G. MARCUS / W.C. RADII 2021-01-20

Editor’s note: In the course of researching this story, one of the authors met Lao Xie Xie for a three-hour face-to-face interview. In order to present certain aspects of this story, we felt it necessary to include his quotes, however these were given under the condition that we do not use the photographer’s real name in this piece. We have therefore used a pseudonym.

Through his inflammatory photography, Lao Xie Xie aims to use Chinese clichés to unapologetically break new ground in the discourse on Chinese working-class artists. 

Growing up in an impoverished family in Sichuan province, the photographer harbored big ideas. But it wasn’t until 2019, when he gave up his job selling steamed buns and picked up a camera, that he began to visualize them. Photography opened new worlds for the image maker and birthed his provocative style, leading to him being noticed on social media, getting multilingual press coverage and being included in international exhibitions.

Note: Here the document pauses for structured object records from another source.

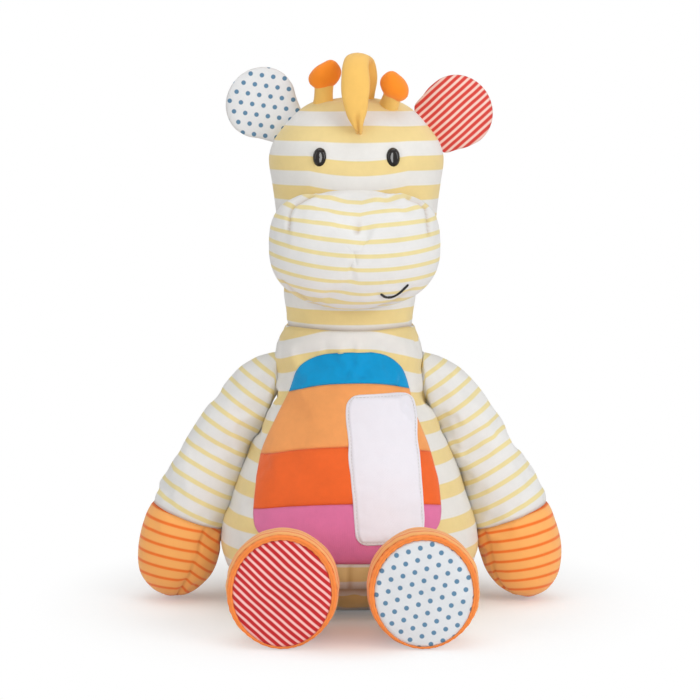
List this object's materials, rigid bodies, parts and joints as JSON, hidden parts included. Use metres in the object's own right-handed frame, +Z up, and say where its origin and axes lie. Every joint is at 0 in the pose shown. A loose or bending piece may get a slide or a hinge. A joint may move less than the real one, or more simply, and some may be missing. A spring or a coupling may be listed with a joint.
{
  "type": "plush giraffe",
  "caption": "Seated patchwork plush giraffe with a pear-shaped body, a big muzzle, dangling arms and flat round soles; head, neck, arms, legs, ears and tail move.",
  "frame": {"origin": "centre of the flat seat that the toy sits on, at floor level", "axes": "+Z up, the toy faces -Y, +X is on the right of someone who looks at its face"},
  "size_m": [0.3088, 0.281, 0.3977],
  "materials": {
    "striped_jersey": "cotton jersey knit with wide pale yellow and white stripes",
    "pale_jersey": "cotton jersey knit, white with thin pale yellow lines",
    "light_orange_jersey": "cotton jersey knit, light orange with thin darker lines",
    "bright_orange_jersey": "plain bright orange jersey",
    "golden_jersey": "plain golden yellow jersey",
    "blue_jersey": "plain blue jersey",
    "peach_jersey": "plain light orange jersey",
    "orange_jersey": "plain orange jersey",
    "pink_jersey": "plain pink jersey",
    "white_cloth": "smooth white cotton over a thin padding",
    "dotted_cotton": "woven cotton, white with round blue dots",
    "red_striped_cotton": "woven cotton with red and pale pink stripes",
    "filling": "loose polyester fibre",
    "pouch_cloth": "plain woven pouch packed with plastic pellets",
    "eye_plastic": "polished black plastic",
    "washer_plastic": "white moulded plastic",
    "black_thread": "stranded black embroidery thread"
  },
  "bodies": {
    "torso": {"torso_cover": "striped_jersey", "base_panel": "striped_jersey", "pellet_pouch": "pouch_cloth", "torso_filling": "filling", "tummy_band_pink": "pink_jersey", "tummy_band_orange": "orange_jersey", "tummy_band_peach": "peach_jersey", "tummy_band_blue": "blue_jersey", "chest_patch": "white_cloth"},
    "neck": {"neck_cover": "striped_jersey", "neck_filling": "filling"},
    "head": {"head_cover": "striped_jersey", "head_filling": "filling", "muzzle_cover": "pale_jersey", "muzzle_filling": "filling", "smile_thread": "black_thread", "eye_left": "eye_plastic", "eye_right": "eye_plastic", "eye_washer_left": "washer_plastic", "eye_washer_right": "washer_plastic", "horn_stalk_left": "golden_jersey", "horn_stalk_right": "golden_jersey", "horn_tip_left": "bright_orange_jersey", "horn_tip_right": "bright_orange_jersey", "forelock": "golden_jersey", "mane_loop_top": "golden_jersey", "mane_loop_middle": "golden_jersey", "mane_loop_low": "golden_jersey"},
    "ear_left": {"ear_front_left": "dotted_cotton", "ear_back_left": "striped_jersey"},
    "arm_left": {"arm_sleeve_left": "pale_jersey", "hand_cover_left": "light_orange_jersey", "arm_filling_left": "filling"},
    "leg_left": {"leg_cover_left": "striped_jersey", "foot_cover_left": "light_orange_jersey", "leg_filling_left": "filling", "sole_left": "red_striped_cotton", "foot_piping_left": "light_orange_jersey"},
    "ear_right": {"ear_front_right": "red_striped_cotton", "ear_back_right": "striped_jersey"},
    "arm_right": {"arm_sleeve_right": "pale_jersey", "hand_cover_right": "light_orange_jersey", "arm_filling_right": "filling"},
    "leg_right": {"leg_cover_right": "striped_jersey", "foot_cover_right": "light_orange_jersey", "leg_filling_right": "filling", "sole_right": "dotted_cotton", "foot_piping_right": "light_orange_jersey"},
    "tail": {"tail": "golden_jersey", "tail_tuft": "bright_orange_jersey"}
  },
  "joints": [
    {"name": "neck_nod", "type": "hinge", "parent": "torso", "child": "neck", "pos_m": [0, 0, 0.198], "axis": [1, 0, 0], "range_deg": [-12, 12], "stiffness_Nm_per_rad": 1.2},
    {"name": "head_turn", "type": "hinge", "parent": "neck", "child": "head", "pos_m": [0, 0, 0.2323], "axis": [0, 0, 1], "range_deg": [-25, 25], "stiffness_Nm_per_rad": 0.3},
    {"name": "arm_left_swing", "type": "hinge", "parent": "torso", "child": "arm_left", "pos_m": [-0.05142, 0, 0.167], "axis": [1, 0, 0], "range_deg": [-90, 30]},
    {"name": "arm_right_swing", "type": "hinge", "parent": "torso", "child": "arm_right", "pos_m": [0.05142, 0, 0.167], "axis": [1, 0, 0], "range_deg": [-90, 30]},
    {"name": "leg_left_lift", "type": "hinge", "parent": "torso", "child": "leg_left", "pos_m": [-0.0454, -0.08079, 0.027], "axis": [1, 0, 0], "range_deg": [-40, 75]},
    {"name": "leg_right_lift", "type": "hinge", "parent": "torso", "child": "leg_right", "pos_m": [0.0494, -0.07981, 0.027], "axis": [1, 0, 0], "range_deg": [-40, 75]},
    {"name": "ear_left_flap", "type": "hinge", "parent": "head", "child": "ear_left", "pos_m": [-0.04735, 0, 0.34815], "axis": [0.6691, 0, 0.7431], "range_deg": [-35, 35], "stiffness_Nm_per_rad": 0.05},
    {"name": "ear_right_flap", "type": "hinge", "parent": "head", "child": "ear_right", "pos_m": [0.05892, 0, 0.34512], "axis": [0.5446, 0, -0.8387], "range_deg": [-35, 35], "stiffness_Nm_per_rad": 0.05},
    {"name": "tail_wag", "type": "hinge", "parent": "torso", "child": "tail", "pos_m": [0, 0.08237, 0.044], "axis": [0, 0, 1], "range_deg": [-40, 40], "stiffness_Nm_per_rad": 0.02}
  ]
}
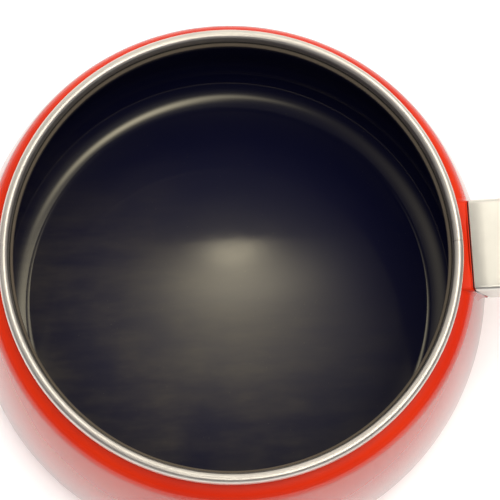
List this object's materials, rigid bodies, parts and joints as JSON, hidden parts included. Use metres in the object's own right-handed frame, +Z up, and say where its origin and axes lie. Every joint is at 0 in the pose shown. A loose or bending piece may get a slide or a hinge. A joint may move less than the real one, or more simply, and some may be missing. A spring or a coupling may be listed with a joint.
{
  "type": "saucepan",
  "caption": "Bellied enamelled-steel saucepan with a stainless trim ring, one stick handle behind a box-shaped flame guard, and a swinging hanging loop.",
  "frame": {"origin": "centre of the flat base, on the pot's axis", "axes": "+Z up the pot's axis, +X along the handle, away from the pot"},
  "size_m": [0.3956, 0.214, 0.1065],
  "materials": {
    "core_steel": "bare drawn sheet",
    "red_enamel": "glossy vitreous enamel",
    "dark_enamel": "satin-gloss vitreous enamel",
    "ground_enamel": "satin ground coat",
    "stainless": "polished along its length",
    "red_bracket": "glossy vitreous enamel on steel",
    "black_phenolic": "satin moulded",
    "fastener_steel": "zinc plated",
    "loop_steel": "polished wire"
  },
  "bodies": {
    "pot": {"pot_body": "core_steel", "outer_enamel": "red_enamel", "inner_enamel": "dark_enamel", "base_enamel": "ground_enamel", "trim_ring": "stainless", "handle_lug": "red_bracket", "lug_weld_nuggets": "core_steel", "lug_nut": "fastener_steel", "flame_guard": "stainless", "grip": "black_phenolic", "tension_rod": "fastener_steel", "end_cap": "stainless", "lock_washer": "fastener_steel", "eye_nut": "fastener_steel"},
    "loop": {"hanging_loop": "loop_steel"}
  },
  "joints": [
    {"name": "loop_swing", "type": "hinge", "parent": "pot", "child": "loop", "pos_m": [0.28308, 0, 0.09987], "axis": [0, -1, 0], "range_deg": [-65, 255]}
  ]
}
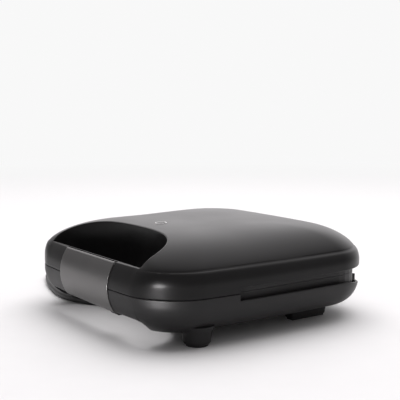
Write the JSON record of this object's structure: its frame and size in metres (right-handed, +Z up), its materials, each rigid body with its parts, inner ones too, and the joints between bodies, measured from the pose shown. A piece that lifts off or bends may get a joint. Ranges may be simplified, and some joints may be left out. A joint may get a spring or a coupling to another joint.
{
  "type": "sandwich grill",
  "caption": "Compact hinged sandwich grill: domed black housing with ribbed plates, a looped front handle with a swing clip, feet and a mains cord.",
  "frame": {"origin": "on the table, under the middle of the housing without the cord", "axes": "-Y towards the handle, +Y towards the hinge, +X to the right seen from the front, +Z up"},
  "size_m": [0.36, 0.3108, 0.0835],
  "materials": {
    "black_plastic": "satin",
    "clip_plastic": "satin",
    "frame_plastic": "matte",
    "coated_aluminium": "non-stick coating",
    "heater_steel": "heat-dulled",
    "sheet_steel": "plain sheet",
    "foot_rubber": "matte",
    "white_print": "light ring",
    "lamp_glass": "clear",
    "block_ceramic": "unglazed",
    "brass_metal": "plain",
    "cord_rubber": "satin"
  },
  "bodies": {
    "base": {"lower_cover": "black_plastic", "lower_frame": "frame_plastic", "lower_grill_plate": "coated_aluminium", "lower_heater": "heater_steel", "lower_heater_clamp": "sheet_steel", "lower_reflector": "sheet_steel", "lower_plate_screw_left": "sheet_steel", "lower_plate_screw_right": "sheet_steel", "base_screw_1": "sheet_steel", "base_screw_2": "sheet_steel", "base_screw_3": "sheet_steel", "base_screw_4": "sheet_steel", "foot_pad_front_left": "foot_rubber", "foot_pad_front_right": "foot_rubber", "foot_pad_rear_left": "foot_rubber", "foot_pad_rear_right": "foot_rubber", "hinge_pin_left": "sheet_steel", "hinge_pin_right": "sheet_steel", "thermal_fuse": "brass_metal", "terminal_block": "block_ceramic", "base_lead_1": "cord_rubber", "base_lead_2": "cord_rubber", "base_hinge_lead": "cord_rubber", "inner_cord": "cord_rubber", "strain_relief": "cord_rubber", "cord_run": "cord_rubber", "cord_coil": "cord_rubber", "cord_tail": "cord_rubber", "cord_tie": "cord_rubber", "plug_body": "cord_rubber", "plug_blade_left": "brass_metal", "plug_blade_right": "brass_metal"},
    "lid": {"upper_cover": "black_plastic", "upper_frame": "frame_plastic", "upper_grill_plate": "coated_aluminium", "upper_heater": "heater_steel", "upper_heater_clamp": "sheet_steel", "upper_reflector": "sheet_steel", "upper_plate_screw_left": "sheet_steel", "upper_plate_screw_right": "sheet_steel", "lid_screw_1": "sheet_steel", "lid_screw_2": "sheet_steel", "lid_screw_3": "sheet_steel", "lid_screw_4": "sheet_steel", "thermostat": "block_ceramic", "indicator_lens": "black_plastic", "indicator_ring": "white_print", "indicator_lamp": "lamp_glass", "lamp_lead": "cord_rubber", "lid_hinge_lead": "cord_rubber", "latch_pin": "sheet_steel"},
    "latch": {"latch_clip": "clip_plastic"}
  },
  "joints": [
    {"name": "lid_hinge", "type": "hinge", "parent": "base", "child": "lid", "pos_m": [0, 0.1166, 0.037], "axis": [-1, 0, 0], "range_deg": [0, 100]},
    {"name": "latch_swing", "type": "hinge", "parent": "lid", "child": "latch", "pos_m": [0, -0.11325, 0.0604], "axis": [-1, 0, 0], "range_deg": [0, 40]}
  ]
}
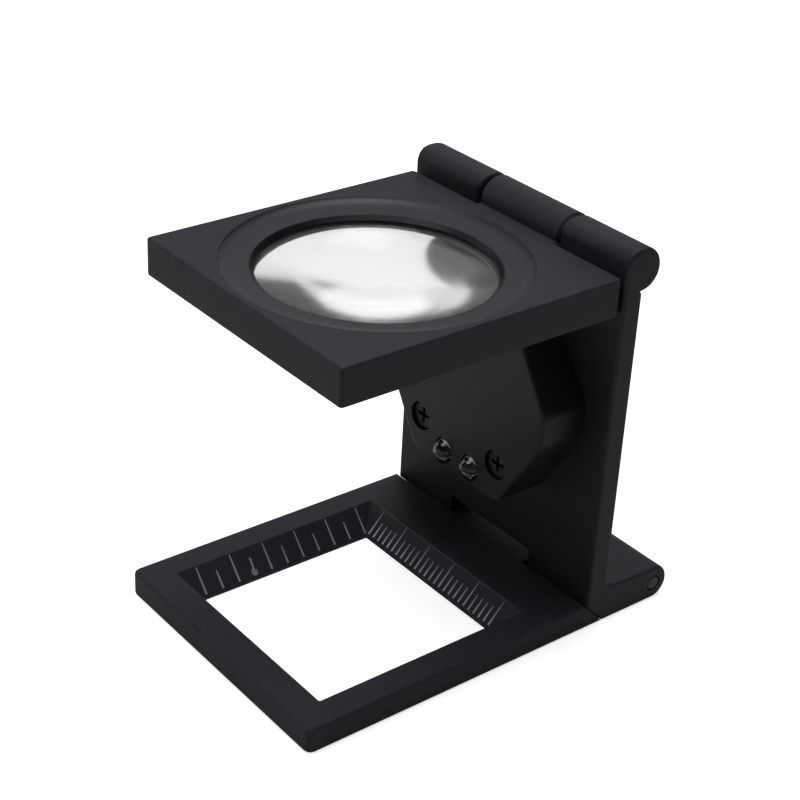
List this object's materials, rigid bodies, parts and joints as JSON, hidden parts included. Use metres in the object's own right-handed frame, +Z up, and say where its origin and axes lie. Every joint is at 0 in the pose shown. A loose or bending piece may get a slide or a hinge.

Just a matter of months after he began taking photographs, his arresting images of China’s rising subcultures have enchanted overseas audiences, landing him features in international magazines, and culminating in a Paris exhibition through September alongside works by the late photography luminary Ren Hang, among others. His rise from the backwaters of western China to the Parisian avant-garde is a triumph, not just for Lao Xie Xie himself, but for all Chinese artists.

Except Lao Xie Xie is not actually a working-class artist from Sichuan. He’s not even Chinese.

“Lao Xie Xie” (or “Mr Thank You” in English) is the fabricated identity of a white, Italian male working in the creative industries, who we will refer to as “M” in this article.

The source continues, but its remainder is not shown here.